Given problem:
Extract all records. Keep each one exact.

%%

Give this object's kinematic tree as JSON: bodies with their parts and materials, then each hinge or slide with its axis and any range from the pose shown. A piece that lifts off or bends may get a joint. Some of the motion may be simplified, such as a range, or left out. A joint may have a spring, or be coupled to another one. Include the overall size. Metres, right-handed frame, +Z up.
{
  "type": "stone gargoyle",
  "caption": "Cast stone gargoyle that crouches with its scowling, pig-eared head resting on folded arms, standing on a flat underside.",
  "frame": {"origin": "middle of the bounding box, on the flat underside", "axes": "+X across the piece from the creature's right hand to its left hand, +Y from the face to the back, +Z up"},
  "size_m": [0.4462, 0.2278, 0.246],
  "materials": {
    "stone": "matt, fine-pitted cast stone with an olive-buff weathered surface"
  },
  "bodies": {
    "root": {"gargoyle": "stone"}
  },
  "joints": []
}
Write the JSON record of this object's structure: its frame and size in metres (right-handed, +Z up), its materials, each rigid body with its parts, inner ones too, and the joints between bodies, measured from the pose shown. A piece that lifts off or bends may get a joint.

%%

Result below:
Give this object's kinematic tree as JSON: bodies with their parts and materials, then each hinge or slide with its axis and any range from the pose shown. A piece that lifts off or bends may get a joint. Some of the motion may be simplified, such as a range, or left out. A joint may have a spring, or be coupled to another one. Include the overall size. Metres, right-handed frame, +Z up.
{
  "type": "stone gargoyle",
  "caption": "Cast stone gargoyle that crouches with its scowling, pig-eared head resting on folded arms, standing on a flat underside.",
  "frame": {"origin": "middle of the bounding box, on the flat underside", "axes": "+X across the piece from the creature's right hand to its left hand, +Y from the face to the back, +Z up"},
  "size_m": [0.4462, 0.2278, 0.246],
  "materials": {
    "stone": "matt, fine-pitted cast stone with an olive-buff weathered surface"
  },
  "bodies": {
    "root": {"gargoyle": "stone"}
  },
  "joints": []
}
Write the JSON record of this object's structure: its frame and size in metres (right-handed, +Z up), its materials, each rigid body with its parts, inner ones too, and the joints between bodies, measured from the pose shown. A piece that lifts off or bends may get a joint.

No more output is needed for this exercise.